**Stated problem**
Gather up the lines with the word "this" in them.

**Data shown**
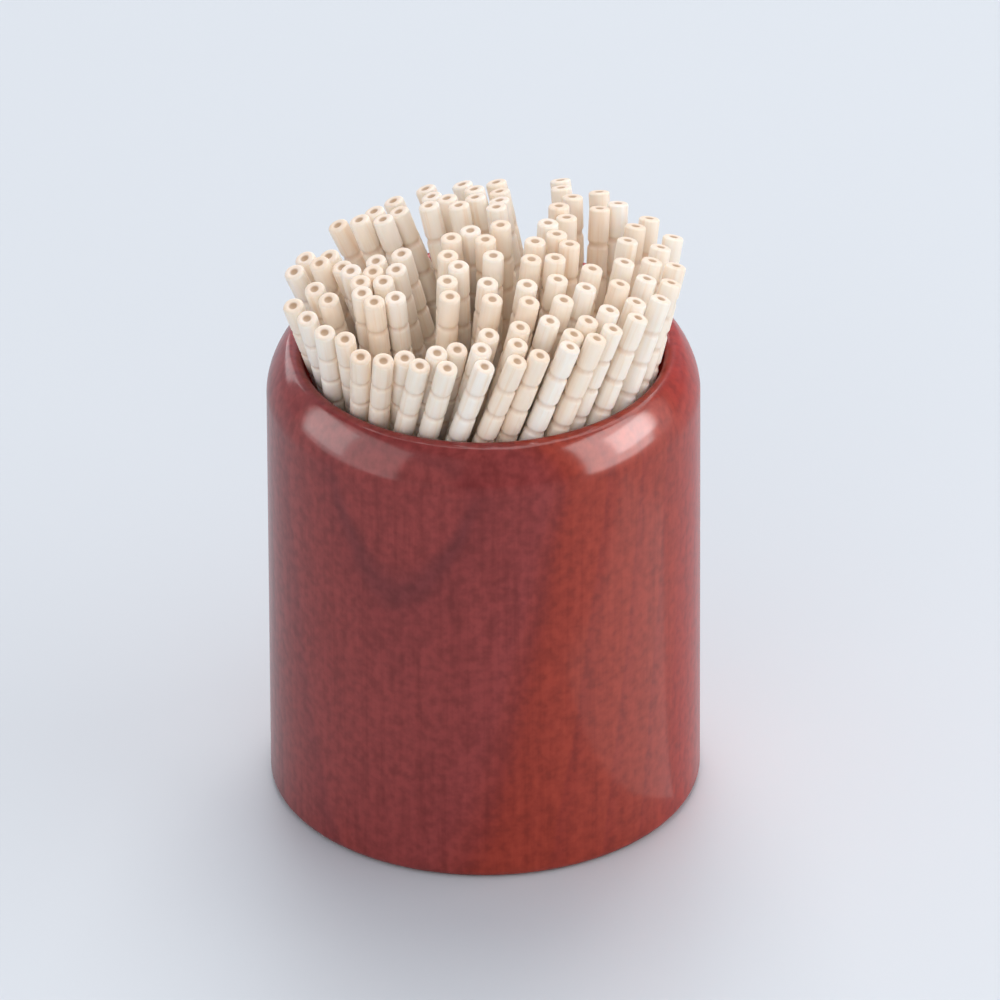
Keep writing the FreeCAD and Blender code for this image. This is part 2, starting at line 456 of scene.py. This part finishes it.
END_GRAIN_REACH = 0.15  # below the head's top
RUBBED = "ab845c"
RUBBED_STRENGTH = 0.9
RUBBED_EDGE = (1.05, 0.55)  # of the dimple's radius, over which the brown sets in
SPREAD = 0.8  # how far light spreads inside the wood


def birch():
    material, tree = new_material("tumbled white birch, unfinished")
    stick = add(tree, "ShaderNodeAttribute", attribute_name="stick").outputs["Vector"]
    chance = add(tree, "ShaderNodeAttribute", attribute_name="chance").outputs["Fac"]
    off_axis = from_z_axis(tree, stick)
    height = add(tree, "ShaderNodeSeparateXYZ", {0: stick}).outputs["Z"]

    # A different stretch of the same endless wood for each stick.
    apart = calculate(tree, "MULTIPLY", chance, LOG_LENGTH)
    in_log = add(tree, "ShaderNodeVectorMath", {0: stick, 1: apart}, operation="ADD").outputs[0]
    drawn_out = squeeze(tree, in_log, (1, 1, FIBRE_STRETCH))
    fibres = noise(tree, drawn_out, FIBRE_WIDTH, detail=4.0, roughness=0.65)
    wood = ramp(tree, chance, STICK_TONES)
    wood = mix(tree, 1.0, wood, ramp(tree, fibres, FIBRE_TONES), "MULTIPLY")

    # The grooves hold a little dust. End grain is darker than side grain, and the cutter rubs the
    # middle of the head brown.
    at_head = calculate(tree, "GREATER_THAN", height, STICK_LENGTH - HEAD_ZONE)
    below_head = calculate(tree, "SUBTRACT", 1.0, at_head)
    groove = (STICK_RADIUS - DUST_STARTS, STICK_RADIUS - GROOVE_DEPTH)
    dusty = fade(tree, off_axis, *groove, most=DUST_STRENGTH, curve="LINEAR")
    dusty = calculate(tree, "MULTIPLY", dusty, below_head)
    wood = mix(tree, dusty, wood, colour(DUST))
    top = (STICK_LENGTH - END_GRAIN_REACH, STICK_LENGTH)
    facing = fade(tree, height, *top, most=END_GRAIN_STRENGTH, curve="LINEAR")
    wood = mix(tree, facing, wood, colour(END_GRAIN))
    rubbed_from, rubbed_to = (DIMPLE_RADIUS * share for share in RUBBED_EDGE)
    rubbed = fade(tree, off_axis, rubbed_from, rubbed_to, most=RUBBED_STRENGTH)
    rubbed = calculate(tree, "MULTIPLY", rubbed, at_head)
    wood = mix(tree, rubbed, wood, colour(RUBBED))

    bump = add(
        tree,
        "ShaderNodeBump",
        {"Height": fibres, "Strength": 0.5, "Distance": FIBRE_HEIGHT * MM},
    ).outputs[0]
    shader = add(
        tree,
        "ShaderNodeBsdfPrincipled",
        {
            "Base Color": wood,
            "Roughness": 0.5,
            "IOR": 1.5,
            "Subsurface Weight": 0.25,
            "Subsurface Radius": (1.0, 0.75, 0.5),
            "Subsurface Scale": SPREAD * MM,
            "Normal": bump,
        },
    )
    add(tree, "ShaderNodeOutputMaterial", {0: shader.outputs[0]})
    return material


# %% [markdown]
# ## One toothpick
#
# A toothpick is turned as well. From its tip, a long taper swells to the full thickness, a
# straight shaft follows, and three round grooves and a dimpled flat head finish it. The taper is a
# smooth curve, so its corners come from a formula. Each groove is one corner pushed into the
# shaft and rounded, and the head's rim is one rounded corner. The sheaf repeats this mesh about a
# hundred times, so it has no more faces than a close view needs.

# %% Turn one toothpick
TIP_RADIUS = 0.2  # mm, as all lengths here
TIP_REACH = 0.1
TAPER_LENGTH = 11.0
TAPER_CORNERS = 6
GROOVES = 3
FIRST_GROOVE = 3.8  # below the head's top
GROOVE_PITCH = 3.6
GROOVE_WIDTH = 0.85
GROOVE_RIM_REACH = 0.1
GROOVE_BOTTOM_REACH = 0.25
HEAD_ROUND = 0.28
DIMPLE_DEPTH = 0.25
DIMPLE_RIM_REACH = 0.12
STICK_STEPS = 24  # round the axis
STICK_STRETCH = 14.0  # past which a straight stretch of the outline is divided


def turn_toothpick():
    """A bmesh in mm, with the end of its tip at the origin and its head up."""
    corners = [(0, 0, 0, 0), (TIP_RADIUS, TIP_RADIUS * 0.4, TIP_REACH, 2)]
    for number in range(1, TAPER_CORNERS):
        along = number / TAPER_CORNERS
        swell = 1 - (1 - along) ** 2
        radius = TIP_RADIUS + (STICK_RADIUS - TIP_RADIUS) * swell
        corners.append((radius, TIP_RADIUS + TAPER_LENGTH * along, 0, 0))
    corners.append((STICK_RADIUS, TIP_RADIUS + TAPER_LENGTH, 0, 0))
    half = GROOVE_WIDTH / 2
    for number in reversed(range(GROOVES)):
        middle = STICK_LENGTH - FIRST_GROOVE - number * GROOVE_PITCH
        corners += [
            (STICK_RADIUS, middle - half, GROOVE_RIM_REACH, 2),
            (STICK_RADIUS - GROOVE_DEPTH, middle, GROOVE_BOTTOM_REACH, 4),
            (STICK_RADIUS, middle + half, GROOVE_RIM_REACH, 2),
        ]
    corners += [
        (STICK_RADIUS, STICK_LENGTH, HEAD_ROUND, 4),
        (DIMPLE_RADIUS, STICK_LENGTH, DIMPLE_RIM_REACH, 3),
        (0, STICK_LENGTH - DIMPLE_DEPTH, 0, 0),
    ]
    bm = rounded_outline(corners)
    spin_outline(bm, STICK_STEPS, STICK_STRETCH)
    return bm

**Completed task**
Keep writing the FreeCAD and Blender code for this image. This is part 2, starting at line 456 of scene.py. This part finishes it.
# shaft and rounded, and the head's rim is one rounded corner. The sheaf repeats this mesh about a